Comme aux siècles précédents, les religieuses pensaient que : « Ce qui fait la bonne éducation, c'est moins l'hypertrophie du savoir que le parfait accomplissement de l'individu par rapport à sa situation, à son état dans le monde, et la mieux éduquée sera celle qui correspondra exactement à la situation qu'elle épouse, afin de participer corps et âme à son état et d'être comme une perle parfaitement régulière » (IV).

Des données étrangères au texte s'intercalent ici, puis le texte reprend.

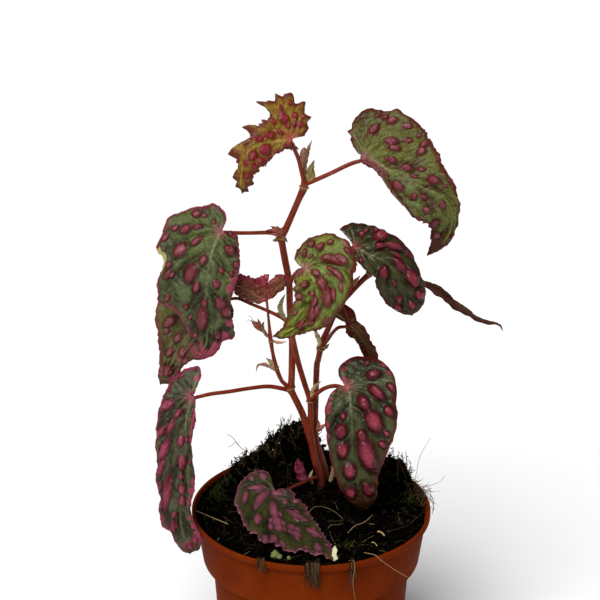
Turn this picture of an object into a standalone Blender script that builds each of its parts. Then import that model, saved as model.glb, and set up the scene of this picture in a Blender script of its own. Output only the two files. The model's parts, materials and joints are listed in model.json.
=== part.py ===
"""Potted begonia: a nursery pot, its soil, two groups of canes and thirteen leaf blades.

Every length in the tables is in millimetres and every angle in degrees. The origin is the centre of
the pot's base, +Z is up and -Y is the side that the plant turns its leaves to.
"""
import math
from types import SimpleNamespace

import bpy
import numpy as np

MM = 0.001
GAP = 0.3

# Pot, as (radius, height) down the outside and up the inside
POT_HEIGHT = 92.0
RIM_RADIUS = 52.5
COLLAR_FOOT = (49.3, 70.5)
BODY_TOP = (45.8, 69.5)
BASE_RADIUS = 37.0
WALL = 1.2
FLOOR = 1.6
POT_SIDES = 48
DRAIN_HOLES = 6
DRAIN_RADIUS = 3.5
DRAIN_RING = 25.0

# Soil
SOIL_LEVEL = 89.0
SOIL_SPOKES = 40
SOIL_RINGS = 10
SOIL_LUMP = 0.55
# Each heap is (x, y, height, reach along x, reach along y), and the second one is the dip at the canes
SOIL_HEAPS = (
    (2.0, 8.0, 9.0, 24.0, 20.0),
    (2.0, 7.0, -4.0, 9.0, 6.0),
    (-6.0, 22.0, 19.0, 18.0, 9.0),
    (36.0, 24.0, 10.0, 12.0, 9.0),
    (-34.0, 24.0, 8.0, 12.0, 9.0),
)

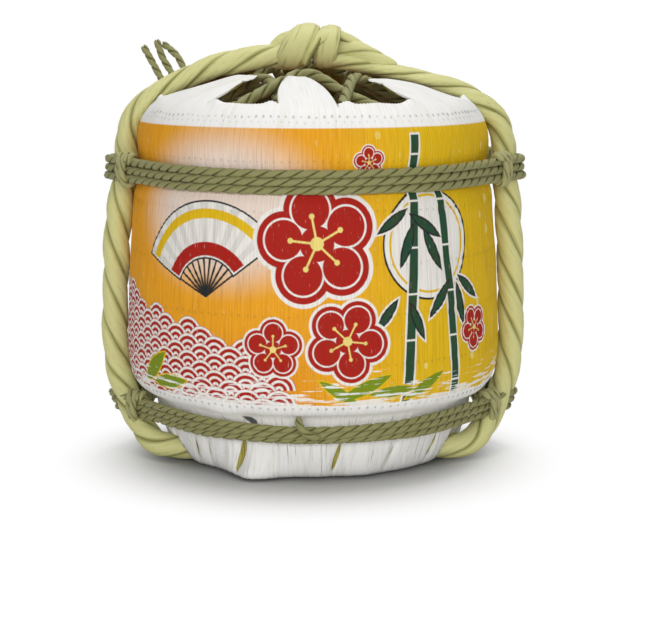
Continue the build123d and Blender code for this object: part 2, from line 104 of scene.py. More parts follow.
class Finish:
    """A material with one Principled shader, and short ways to add nodes to it."""

    def __init__(self, name, roughness):
        self.material = bpy.data.materials.new(name)
        self.material.use_nodes = True
        self.nodes = self.material.node_tree.nodes
        self.links = self.material.node_tree.links
        self.shader = self.nodes["Principled BSDF"]
        self.set({"Roughness": roughness})

    def set(self, inputs):
        """Sets inputs of the shader by their names."""
        for name, value in inputs.items():
            self.feed(self.shader.inputs[name], value)

    def node(self, kind, inputs=(), **settings):
        made = self.nodes.new("ShaderNode" + kind)
        for name, value in settings.items():
            setattr(made, name, value)
        for name, value in dict(inputs).items():
            self.feed(made.inputs[name], value)
        return made

    def feed(self, socket, value):
        if isinstance(value, Value):
            value = value.socket
        if isinstance(value, bpy.types.NodeSocket):
            self.links.new(value, socket)
        else:
            socket.default_value = value

    def calc(self, operation, *values):
        made = self.node("Math", operation=operation)
        for socket, value in zip(made.inputs, values):
            self.feed(socket, value)
        return Value(self, made.outputs[0])

    def least(self, a, b):
        return self.calc("MINIMUM", a, b)

    def most(self, a, b):
        return self.calc("MAXIMUM", a, b)

    def length(self, x, y):
        return self.calc("SQRT", x * x + y * y)

    def split(self, output, count):
        parts = self.node("SeparateXYZ", {0: output}).outputs
        return [Value(self, parts[k]) for k in range(count)]

    def place(self):
        """The three object coordinates in millimetres."""
        return [value * 1000 for value in self.split(self.node("TexCoord").outputs["Object"], 3)]

    def sewn_uv(self):
        """The two coordinates of a piece's own UV map."""
        return self.split(self.node("UVMap", uv_map="UVMap").outputs["UV"], 2)

    def attribute(self, name):
        return Value(self, self.node("Attribute", attribute_name=name).outputs["Fac"])

    def point(self, x, y, z=0):
        return self.node("CombineXYZ", {0: x, 1: y, 2: z}).outputs[0]

    def noise(self, place, detail=2, roughness=0.5):
        """A noise that changes once in each unit of its two or three coordinates."""
        inputs = {"Vector": self.point(*place), "Scale": 1, "Detail": detail, "Roughness": roughness}
        return Value(self, self.node("TexNoise", inputs).outputs["Fac"])

    def ramp(self, value, low, high, low_result=0, high_result=1, smooth=True):
        limits = {"From Min": low, "From Max": high, "To Min": low_result, "To Max": high_result}
        kind = "SMOOTHSTEP" if smooth else "LINEAR"
        made = self.node("MapRange", {"Value": value, **limits}, interpolation_type=kind)
        return Value(self, made.outputs["Result"])

    def blend(self, share, first, second):
        """A colour that goes from the first to the second as the share goes from 0 to 1."""
        made = self.node("Mix", data_type="RGBA")
        for socket, value in zip((made.inputs[0], made.inputs[6], made.inputs[7]), (share, first, second)):
            self.feed(socket, value)
        return made.outputs[2]

    def bump(self, height, distance, strength=1):
        made = self.node("Bump", {"Strength": strength, "Distance": distance, "Height": height})
        self.set({"Normal": made.outputs[0]})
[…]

À cet objectif, le baccalauréat s'avérait peu adapté. Les religieuses décidèrent de créer une filière d'étude originale. Très solennellement, lors d'une distribution des prix, elles présentèrent leur projet à l'assemblée des jeunes filles et de leurs parents : il s'agissait d'un cycle d'études de même longueur que celui préparant au laïc baccalauréat mais où les matières jugées masculines et donc inutiles pour l'épanouissement de notre destin féminin : mathématiques, sciences naturelles, physique, chimie, etc. seraient remplacées par des activités artistiques : peinture, musique, arts d'agrément, cours ménagers, puériculture, etc. Ce projet était séduisant pour mes camarades et moi-même. J'avais déjà parfaitement introjecté ce rôle secondaire mais indispensable d'épouse qui m'était dévolu, non seulement par l'éducation que je recevais à Notre-Dame, mais surtout par toute ma lignée féminine. J'acquiesçais avec enthousiasme à ce projet.

De retour à la maison, mon père fit preuve d'un réalisme intelligent en me démontrant que ce plan d'étude était un anachronisme, le monde était différent de celui que croyaient connaître les religieuses cloîtrées. Il voulait pour moi de solides études sanctionnées par un diplôme reconnu par l'État afin que je sois capable de gagner plus tard ma vie « en cas de nécessité » (car pour lui aussi, la femme ne devait travailler qu'en cas de besoin, c'est-à-dire en cas de défaillance du mari). La guerre, pendant laquelle les femmes avaient dû compenser l'absence des hommes à tous les postes l'avait convaincu de cette nécessité.

Je lui dois donc d'avoir suivi une filière normale et bien m'en a pris. D'autres ont été moins sagement conseillées et vivent maintenant dans des conditions très précaires, faute d'avoir compris alors que le destin des femmes de cette seconde moitié du XXe siècle allait différer totalement de celui de nos mères et que le travail permettrait notre autonomie. Les religieuses, hors du temps, hors du siècle, ont gravement failli à leur tâche d'éducatrice en mesurant mal ce qu'était la vie dans un monde qu'elles avaient abandonné.